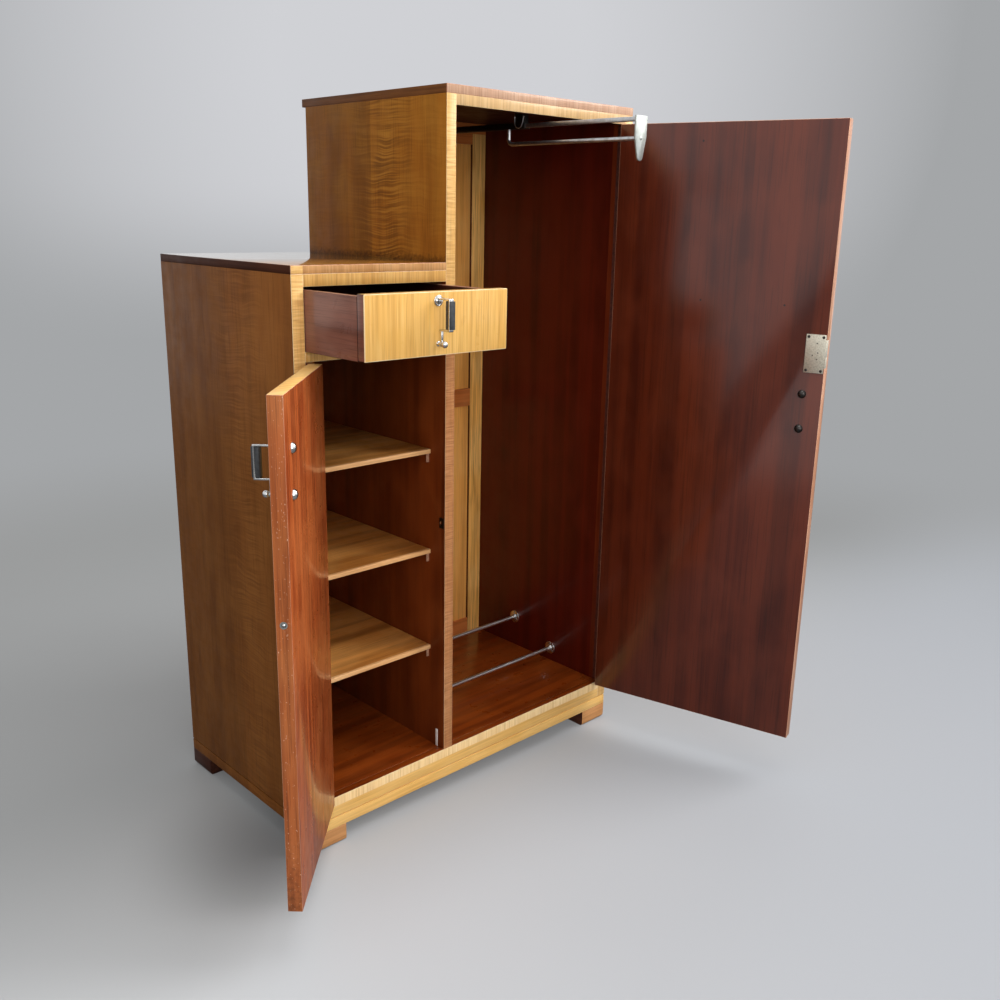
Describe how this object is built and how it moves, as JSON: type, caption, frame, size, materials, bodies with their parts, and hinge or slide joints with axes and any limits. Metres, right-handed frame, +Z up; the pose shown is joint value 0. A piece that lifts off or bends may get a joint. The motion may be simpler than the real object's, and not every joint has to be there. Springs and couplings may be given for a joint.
{
  "type": "chifforobe",
  "caption": "Stepped wardrobe: low side with drawer over a shelved cupboard, tall hanging side with pull-out rail and shoe rods, on block feet.",
  "frame": {"origin": "middle of the underside of the box round the whole part as it stands in the picture, doors, drawer and hanging rail open; the floor is z = 0", "axes": "+Z up, -Y out of the front of the case, +X to the right seen from the front"},
  "size_m": [1.2448, 1.0008, 1.527],
  "materials": {
    "side_veneer": "satinwood veneer in ripple figure, amber brown, french polished",
    "front_veneer": "yellow satinwood veneer with fiddleback stripe, french polished",
    "banding": "crossbanded mahogany veneer, french polished",
    "door_wood": "reddish mahogany, satin polished",
    "dark_wood": "dark stained mahogany",
    "back_wood": "light stained softwood and ply, thin varnish",
    "back_rail_wood": "stained softwood rails, thin varnish",
    "shelf_wood": "golden brown ply with a light lipping",
    "foot_wood": "solid mahogany block, polished",
    "drawer_wood": "dark stained drawer lining",
    "chrome": "bright chrome plate",
    "steel": "plain steel, dulled",
    "nickel": "pale nickel plate, worn",
    "brass": "drawn brass",
    "bakelite": "dark brown moulded phenolic"
  },
  "bodies": {
    "cabinet": {"side_left": "side_veneer", "side_right": "side_veneer", "divider": "side_veneer", "top_low": "banding", "top_tall": "banding", "rail_low": "front_veneer", "rail_tall": "front_veneer", "drawer_board": "front_veneer", "floor_board": "dark_wood", "base_rail": "front_veneer", "plinth_front": "front_veneer", "plinth_left": "side_veneer", "plinth_right": "side_veneer", "foot_front_left": "foot_wood", "foot_front_right": "foot_wood", "foot_back_left": "foot_wood", "foot_back_right": "foot_wood", "back_stile_left": "back_wood", "back_stile_right": "back_wood", "back_rail_top": "back_rail_wood", "back_rail_middle": "back_rail_wood", "back_rail_bottom": "back_rail_wood", "back_panel_upper": "back_wood", "back_panel_lower": "back_wood", "back_low": "dark_wood", "shelf_lower": "shelf_wood", "shelf_middle": "shelf_wood", "shelf_upper": "shelf_wood", "shelf_support_lower_left": "steel", "shelf_support_lower_right": "steel", "shelf_support_middle_left": "steel", "shelf_support_middle_right": "steel", "shelf_support_upper_left": "steel", "shelf_support_upper_right": "steel", "shoe_rail_front": "chrome", "shoe_rail_rear": "chrome", "hanger_track": "steel", "hinge_low_case": "brass", "hinge_tall_case": "brass"},
    "low_door": {"door_low": "door_wood", "hinge_low_door": "brass", "handle_door_low": "chrome", "grip_door_low": "bakelite", "catch_case": "brass"},
    "tall_door": {"door_tall": "door_wood", "hinge_tall_door": "brass", "handle_door_tall": "chrome", "grip_door_tall": "bakelite", "lock_case": "nickel"},
    "drawer": {"drawer_front": "front_veneer", "drawer_side_left": "drawer_wood", "drawer_side_right": "drawer_wood", "drawer_back": "drawer_wood", "drawer_bottom": "drawer_wood", "handle_drawer": "chrome", "grip_drawer": "bakelite"},
    "hanging_rail": {"hanger_slide": "steel", "hanger_end_plate": "chrome"},
    "bolt": {"lock_bolt": "steel"},
    "ball": {"catch_ball": "steel"}
  },
  "joints": [
    {"name": "low_door_hinge", "type": "hinge", "parent": "cabinet", "child": "low_door", "pos_m": [-0.39459, -0.00444, 0.56575], "axis": [0, 0, -1], "range_deg": [-134, 45]},
    {"name": "tall_door_hinge", "type": "hinge", "parent": "cabinet", "child": "tall_door", "pos_m": [0.46811, -0.00444, 0.8005], "axis": [0, 0, 1], "range_deg": [-104.8, 0]},
    {"name": "drawer_slide", "type": "slide", "parent": "cabinet", "child": "drawer", "axis": [0, -1, 0], "range_m": [-0.1795, 0.12]},
    {"name": "hanging_rail_slide", "type": "slide", "parent": "cabinet", "child": "hanging_rail", "axis": [0, -1, 0], "range_m": [-0.284, 0]},
    {"name": "lock_bolt_slide", "type": "slide", "parent": "tall_door", "child": "bolt", "axis": [0.2554, -0.9668, 0], "range_m": [0, 0.009]},
    {"name": "catch_ball_slide", "type": "slide", "parent": "low_door", "child": "ball", "axis": [0.6947, 0.7193, 0], "range_m": [0, 0.002], "stiffness_N_per_m": 1500, "springref_m": -0.001}
  ],
  "couplings": [
    {"joint": "hanging_rail_slide", "follows": "tall_door_hinge", "m_per_rad": 0.15526}
  ]
}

+===+

**Exercise details**
Pick out and copy every line that contains the word "with".

**Written answer**
Describe how this object is built and how it moves, as JSON: type, caption, frame, size, materials, bodies with their parts, and hinge or slide joints with axes and any limits. Metres, right-handed frame, +Z up; the pose shown is joint value 0. A piece that lifts off or bends may get a joint. The motion may be simpler than the real object's, and not every joint has to be there. Springs and couplings may be given for a joint.
  "caption": "Stepped wardrobe: low side with drawer over a shelved cupboard, tall hanging side with pull-out rail and shoe rods, on block feet.",
    "front_veneer": "yellow satinwood veneer with fiddleback stripe, french polished",
    "shelf_wood": "golden brown ply with a light lipping",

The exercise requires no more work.